Saturday, April 22, 2006

Baroque-y Me

When I think back at the time when I was trying to decide whether to play oboe or clarinet I remember that one of my perceived cons for the oboe was that a lot of its literature is from the Baroque era. It's not that I didn't like Baroque music. It simply wasn't my favorite.

So now I am working on my very first real piece with my teacher and it's Corelli's Concerto for Oboe and String. And guess what? I had a grand old time today working through the gavotta, which is arguably the most "baroque-y" sounding of the movements. I was very surprised at how I seemed to get into the feeling of the piece without really trying. For some reason I always thought that it would be unnatural to play in that style. But I think the instrument lends itself quite well to it which explains why they wrote so many oboe concertos in those days. Tada!

I am glad I proved myself wrong because now I have a ton of pieces to look forward to playing.

I wonder how it will go on Wednesday when I play it for my teacher. I haven't told her yet that I got the music. I am trying to work through it as much as I can to surprise her at the lesson. The piece is just at my level technique-wise. Not too easy yet the challenging parts are all things I can work through slowly. The range is pretty comfortable too. It does have some extreme notes but they are not troubling me. What I need to work on most is intonation and articulation. Oh and dynamics. For some reason I am still not back to where I was before my flu in terms of dynamics control. I was able to play softer than I am now. Maybe it's the reeds?

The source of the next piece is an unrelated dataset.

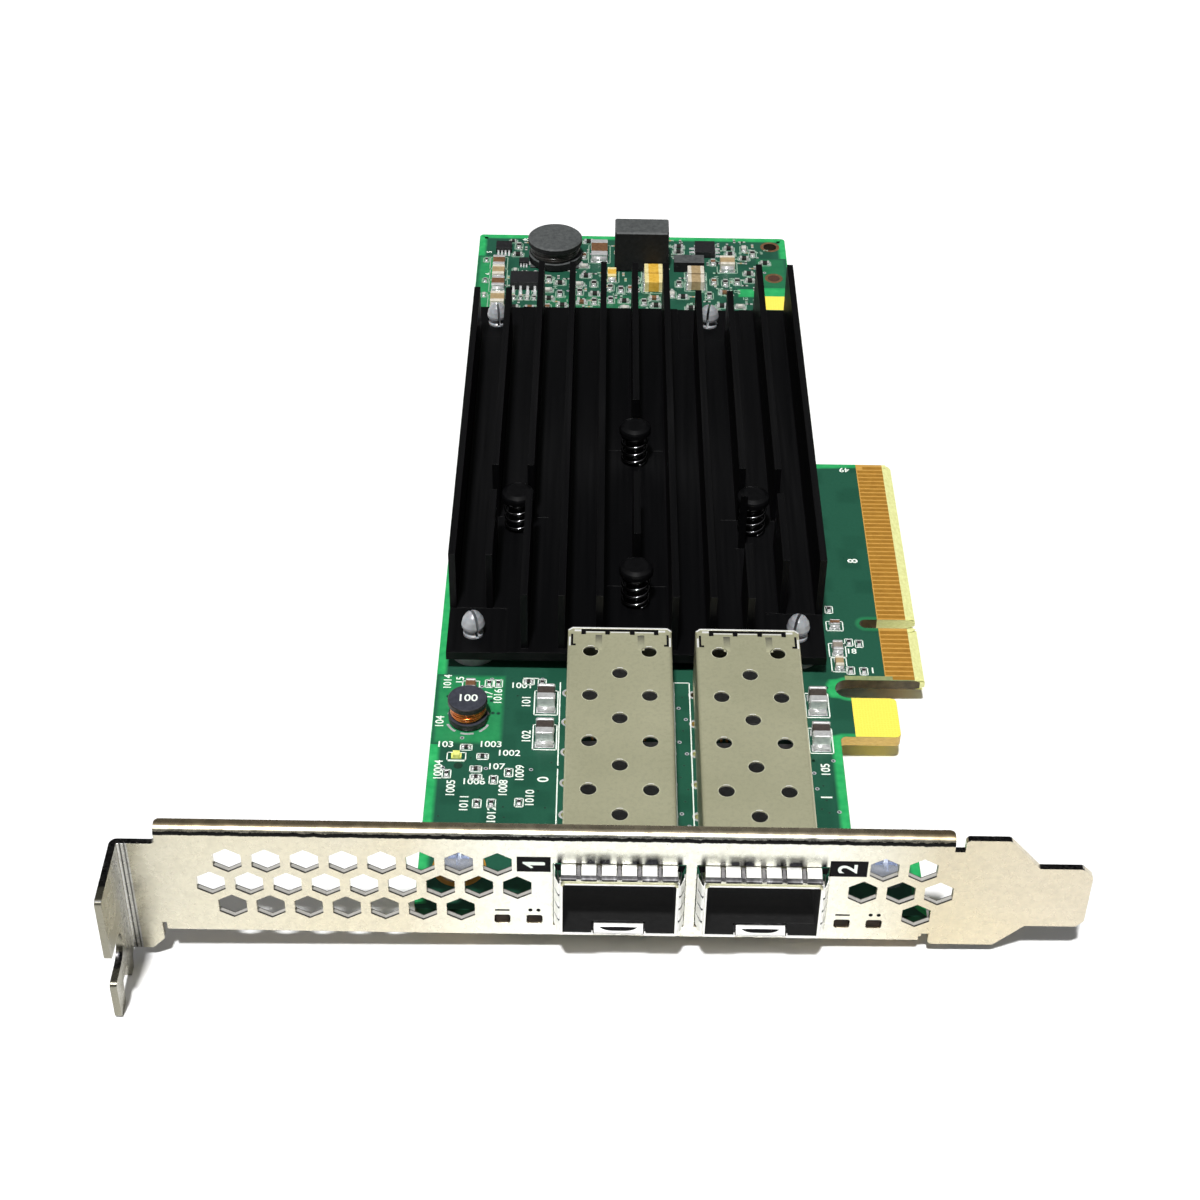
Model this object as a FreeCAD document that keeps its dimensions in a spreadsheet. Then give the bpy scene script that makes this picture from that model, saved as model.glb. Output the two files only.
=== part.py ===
import FreeCAD, Part
import Sketcher
import math
import os

# ---------------------------------------------------------------------------
# Dual-port pluggable-optics network interface card, low-profile board with a
# full-height bracket.  All lengths are millimetres.
#
# Card axes used for every number below: X runs across the board from its plain
# long edge towards the edge connector, Y runs from the bracket into the
# machine, Z rises from the component face of the board.  The finished
# sub-parts are then placed so that the origin is under the middle of the card
# at the lowest point of the bracket, with +Z up.
# ---------------------------------------------------------------------------

V = FreeCAD.Vector
doc = FreeCAD.newDocument("network_card")
sheet = doc.addObject("Spreadsheet::Sheet", "Dimensions")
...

At one point tonight I realized that I've come really far in the past year. At this point last year I was still struggling with everything. Well, I guess I still am. But now I sound like an oboe. One without vibrato yet though. Hahah. It will all come in due time. It's really fulfilling to be able to work on real music and play it closely in tune and with some semblance of musicality. I think I've gotten to a point where the practice is reinforcing itself. Before I'd be almost afraid to practice because I didn't want to find out how bad I'd be playing that day. For a while one thing would get better while three others would get worse. So on any given day I had no idea what would come out of the instrument. At least now I am consistent. I know what I need to work on and when I practice the next day I usually don't feel that I am playing worse. I guess I had hit a plateau and am now on a new rising curve. It must be because my embouchure is finally closer to a real oboe embouchure.

I have another lesson Wednesday so I will definitely be writing about my preparations for that and the lesson itself. I have to make 2 reeds and am procrastinating on it. My scraping technique has been faulty lately. I keep making my tips uniformly too thin (instead of being slightly thicker in the center and thinning out towards the side). This creates a very raucous sounding reed which even after professional adjustment are barely good enough for doing long tones. I'm happy though because right now I'm still playing on the reed my teacher lent me for the Beethoven. It has a nice sound and I can control the pitch (but not the dynamics) better on it.

Off to listen to some music before calling it a night.